[Collection entries]
..............................
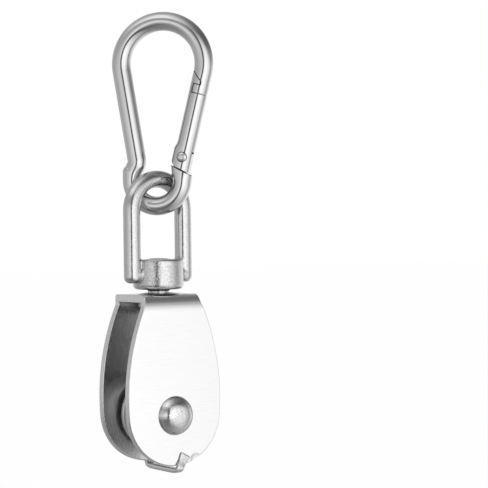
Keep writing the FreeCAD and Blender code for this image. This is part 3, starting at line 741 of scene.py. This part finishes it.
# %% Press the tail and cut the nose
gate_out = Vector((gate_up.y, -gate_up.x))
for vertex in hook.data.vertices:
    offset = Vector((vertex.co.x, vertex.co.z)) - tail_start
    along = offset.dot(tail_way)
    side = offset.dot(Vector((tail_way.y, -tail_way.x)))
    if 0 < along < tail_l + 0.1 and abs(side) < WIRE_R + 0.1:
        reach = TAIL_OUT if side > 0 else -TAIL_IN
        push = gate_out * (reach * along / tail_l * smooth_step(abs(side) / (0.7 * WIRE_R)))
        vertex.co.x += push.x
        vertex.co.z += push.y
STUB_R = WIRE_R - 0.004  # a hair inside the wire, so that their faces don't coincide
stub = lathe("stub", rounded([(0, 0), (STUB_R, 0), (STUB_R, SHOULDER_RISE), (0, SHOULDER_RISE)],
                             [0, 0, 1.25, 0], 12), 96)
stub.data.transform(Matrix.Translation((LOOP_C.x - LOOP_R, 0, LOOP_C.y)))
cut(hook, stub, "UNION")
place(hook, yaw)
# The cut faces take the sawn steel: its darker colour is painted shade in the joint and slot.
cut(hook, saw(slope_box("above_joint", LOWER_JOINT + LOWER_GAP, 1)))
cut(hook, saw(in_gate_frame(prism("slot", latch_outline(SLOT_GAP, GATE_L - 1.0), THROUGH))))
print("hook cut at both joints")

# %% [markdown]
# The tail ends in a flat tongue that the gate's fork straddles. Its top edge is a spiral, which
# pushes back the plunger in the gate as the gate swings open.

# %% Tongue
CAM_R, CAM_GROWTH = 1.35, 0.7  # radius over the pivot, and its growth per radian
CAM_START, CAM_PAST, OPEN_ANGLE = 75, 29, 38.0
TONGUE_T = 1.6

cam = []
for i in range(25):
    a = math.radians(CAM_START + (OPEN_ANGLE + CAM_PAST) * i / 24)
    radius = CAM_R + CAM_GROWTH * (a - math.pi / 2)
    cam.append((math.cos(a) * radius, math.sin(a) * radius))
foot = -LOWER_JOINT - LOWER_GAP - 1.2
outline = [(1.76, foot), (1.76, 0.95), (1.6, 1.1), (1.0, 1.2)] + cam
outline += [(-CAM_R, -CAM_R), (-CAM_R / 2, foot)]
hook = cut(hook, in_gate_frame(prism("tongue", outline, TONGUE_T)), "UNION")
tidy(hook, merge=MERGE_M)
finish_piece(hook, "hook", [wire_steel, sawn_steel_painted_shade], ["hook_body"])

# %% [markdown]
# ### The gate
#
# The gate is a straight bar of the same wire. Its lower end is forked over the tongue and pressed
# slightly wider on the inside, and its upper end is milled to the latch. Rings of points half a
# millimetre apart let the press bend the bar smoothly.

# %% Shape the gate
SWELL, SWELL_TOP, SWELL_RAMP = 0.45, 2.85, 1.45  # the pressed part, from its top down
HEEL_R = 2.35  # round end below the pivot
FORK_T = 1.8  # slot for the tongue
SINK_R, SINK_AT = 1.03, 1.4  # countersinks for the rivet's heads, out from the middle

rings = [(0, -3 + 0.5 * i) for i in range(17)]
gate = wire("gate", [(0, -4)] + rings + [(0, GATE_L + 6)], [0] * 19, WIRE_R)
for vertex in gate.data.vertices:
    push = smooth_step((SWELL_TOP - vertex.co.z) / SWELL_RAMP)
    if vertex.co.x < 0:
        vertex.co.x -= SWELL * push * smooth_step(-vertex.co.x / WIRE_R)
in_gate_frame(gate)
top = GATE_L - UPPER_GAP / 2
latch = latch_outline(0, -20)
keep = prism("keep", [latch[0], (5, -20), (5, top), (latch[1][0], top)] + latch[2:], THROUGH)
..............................
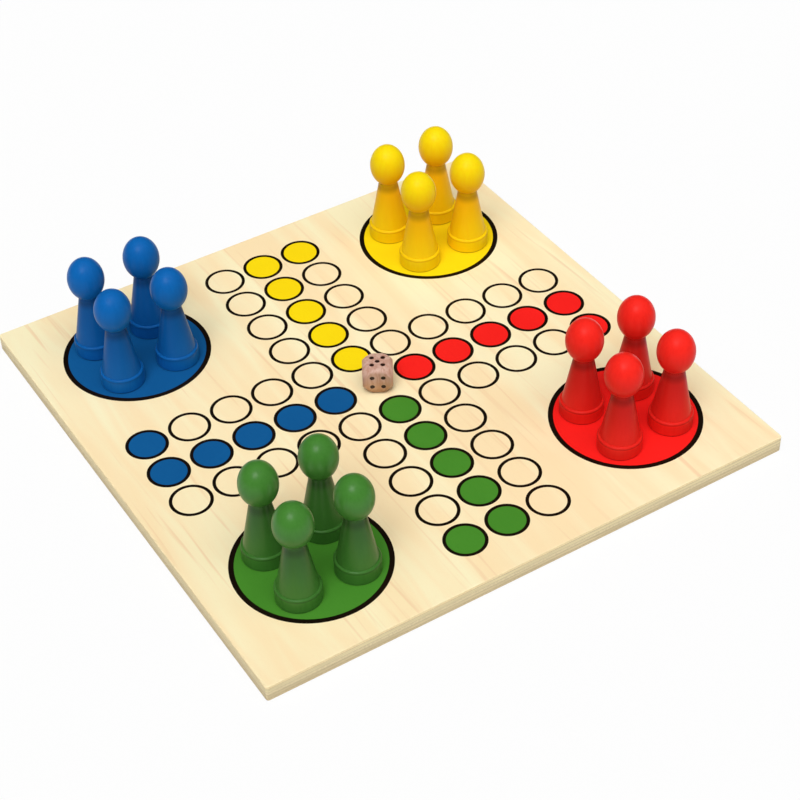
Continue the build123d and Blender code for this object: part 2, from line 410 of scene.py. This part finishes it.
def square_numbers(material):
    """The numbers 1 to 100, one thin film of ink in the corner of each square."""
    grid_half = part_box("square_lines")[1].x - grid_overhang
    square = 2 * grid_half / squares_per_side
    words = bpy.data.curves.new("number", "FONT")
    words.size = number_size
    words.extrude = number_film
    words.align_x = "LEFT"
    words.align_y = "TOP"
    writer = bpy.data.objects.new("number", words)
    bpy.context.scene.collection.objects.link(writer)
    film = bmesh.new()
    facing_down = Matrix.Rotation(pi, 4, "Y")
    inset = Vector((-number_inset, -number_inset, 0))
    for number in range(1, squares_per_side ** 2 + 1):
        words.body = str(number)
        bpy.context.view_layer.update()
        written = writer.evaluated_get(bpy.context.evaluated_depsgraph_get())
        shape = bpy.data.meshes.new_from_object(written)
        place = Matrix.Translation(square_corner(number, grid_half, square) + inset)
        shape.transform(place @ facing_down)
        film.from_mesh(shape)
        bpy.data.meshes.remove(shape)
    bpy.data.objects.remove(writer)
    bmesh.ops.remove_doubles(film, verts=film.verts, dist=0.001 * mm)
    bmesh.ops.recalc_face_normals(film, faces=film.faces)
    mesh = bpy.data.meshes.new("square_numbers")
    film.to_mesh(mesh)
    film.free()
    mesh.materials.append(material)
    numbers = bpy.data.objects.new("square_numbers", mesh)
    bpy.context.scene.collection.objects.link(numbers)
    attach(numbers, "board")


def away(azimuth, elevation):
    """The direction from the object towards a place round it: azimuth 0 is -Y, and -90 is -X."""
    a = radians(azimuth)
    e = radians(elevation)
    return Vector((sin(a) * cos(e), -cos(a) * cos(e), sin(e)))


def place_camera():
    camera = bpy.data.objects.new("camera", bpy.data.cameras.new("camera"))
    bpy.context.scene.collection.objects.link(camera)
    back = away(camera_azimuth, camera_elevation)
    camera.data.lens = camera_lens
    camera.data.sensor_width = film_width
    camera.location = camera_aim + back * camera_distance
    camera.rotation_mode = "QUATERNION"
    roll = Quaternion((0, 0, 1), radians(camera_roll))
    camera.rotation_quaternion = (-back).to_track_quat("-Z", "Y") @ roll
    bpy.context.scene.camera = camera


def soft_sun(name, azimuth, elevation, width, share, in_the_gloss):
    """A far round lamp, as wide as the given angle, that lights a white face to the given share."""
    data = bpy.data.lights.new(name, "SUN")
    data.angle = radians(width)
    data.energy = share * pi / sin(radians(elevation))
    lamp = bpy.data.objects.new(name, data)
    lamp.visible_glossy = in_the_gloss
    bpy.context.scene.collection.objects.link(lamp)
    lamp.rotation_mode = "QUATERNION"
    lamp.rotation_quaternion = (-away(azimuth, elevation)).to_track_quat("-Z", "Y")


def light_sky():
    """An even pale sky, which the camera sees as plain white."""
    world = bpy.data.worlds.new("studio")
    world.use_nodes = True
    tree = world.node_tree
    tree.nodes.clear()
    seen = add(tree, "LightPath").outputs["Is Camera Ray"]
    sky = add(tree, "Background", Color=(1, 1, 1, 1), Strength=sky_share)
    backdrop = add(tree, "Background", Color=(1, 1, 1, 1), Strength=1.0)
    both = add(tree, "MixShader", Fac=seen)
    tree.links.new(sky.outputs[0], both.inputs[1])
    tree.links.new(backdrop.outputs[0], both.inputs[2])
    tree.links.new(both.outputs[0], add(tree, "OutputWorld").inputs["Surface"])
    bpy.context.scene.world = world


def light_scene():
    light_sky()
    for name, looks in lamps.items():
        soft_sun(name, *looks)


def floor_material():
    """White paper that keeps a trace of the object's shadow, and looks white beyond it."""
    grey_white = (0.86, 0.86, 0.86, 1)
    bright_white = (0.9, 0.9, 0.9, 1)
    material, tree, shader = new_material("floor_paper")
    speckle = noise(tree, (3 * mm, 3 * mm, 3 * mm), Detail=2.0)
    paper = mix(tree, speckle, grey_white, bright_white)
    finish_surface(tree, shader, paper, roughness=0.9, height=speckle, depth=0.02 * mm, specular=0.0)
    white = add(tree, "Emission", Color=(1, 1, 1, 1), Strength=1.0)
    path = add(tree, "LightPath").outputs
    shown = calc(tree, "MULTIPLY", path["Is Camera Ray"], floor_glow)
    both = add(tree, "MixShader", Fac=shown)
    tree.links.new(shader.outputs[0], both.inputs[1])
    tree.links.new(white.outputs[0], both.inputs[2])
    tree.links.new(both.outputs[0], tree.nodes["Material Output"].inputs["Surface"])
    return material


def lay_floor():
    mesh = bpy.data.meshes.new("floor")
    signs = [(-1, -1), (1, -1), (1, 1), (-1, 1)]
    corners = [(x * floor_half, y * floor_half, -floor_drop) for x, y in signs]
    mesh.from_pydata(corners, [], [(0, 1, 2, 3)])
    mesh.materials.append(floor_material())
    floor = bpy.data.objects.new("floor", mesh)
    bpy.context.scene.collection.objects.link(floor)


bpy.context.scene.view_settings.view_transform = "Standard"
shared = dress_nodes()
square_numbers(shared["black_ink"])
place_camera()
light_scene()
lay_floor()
..............................
Given task:
Using the data above, repeat exactly the lines that begin at the line with "Continue the build123d" and end at the line with "return Vector((sin(a) *", both ends included.

Task result:
Continue the build123d and Blender code for this object: part 2, from line 410 of scene.py. This part finishes it.
def square_numbers(material):
    """The numbers 1 to 100, one thin film of ink in the corner of each square."""
    grid_half = part_box("square_lines")[1].x - grid_overhang
    square = 2 * grid_half / squares_per_side
    words = bpy.data.curves.new("number", "FONT")
    words.size = number_size
    words.extrude = number_film
    words.align_x = "LEFT"
    words.align_y = "TOP"
    writer = bpy.data.objects.new("number", words)
    bpy.context.scene.collection.objects.link(writer)
    film = bmesh.new()
    facing_down = Matrix.Rotation(pi, 4, "Y")
    inset = Vector((-number_inset, -number_inset, 0))
    for number in range(1, squares_per_side ** 2 + 1):
        words.body = str(number)
        bpy.context.view_layer.update()
        written = writer.evaluated_get(bpy.context.evaluated_depsgraph_get())
        shape = bpy.data.meshes.new_from_object(written)
        place = Matrix.Translation(square_corner(number, grid_half, square) + inset)
        shape.transform(place @ facing_down)
        film.from_mesh(shape)
        bpy.data.meshes.remove(shape)
    bpy.data.objects.remove(writer)
    bmesh.ops.remove_doubles(film, verts=film.verts, dist=0.001 * mm)
    bmesh.ops.recalc_face_normals(film, faces=film.faces)
    mesh = bpy.data.meshes.new("square_numbers")
    film.to_mesh(mesh)
    film.free()
    mesh.materials.append(material)
    numbers = bpy.data.objects.new("square_numbers", mesh)
    bpy.context.scene.collection.objects.link(numbers)
    attach(numbers, "board")


def away(azimuth, elevation):
    """The direction from the object towards a place round it: azimuth 0 is -Y, and -90 is -X."""
    a = radians(azimuth)
    e = radians(elevation)
    return Vector((sin(a) * cos(e), -cos(a) * cos(e), sin(e)))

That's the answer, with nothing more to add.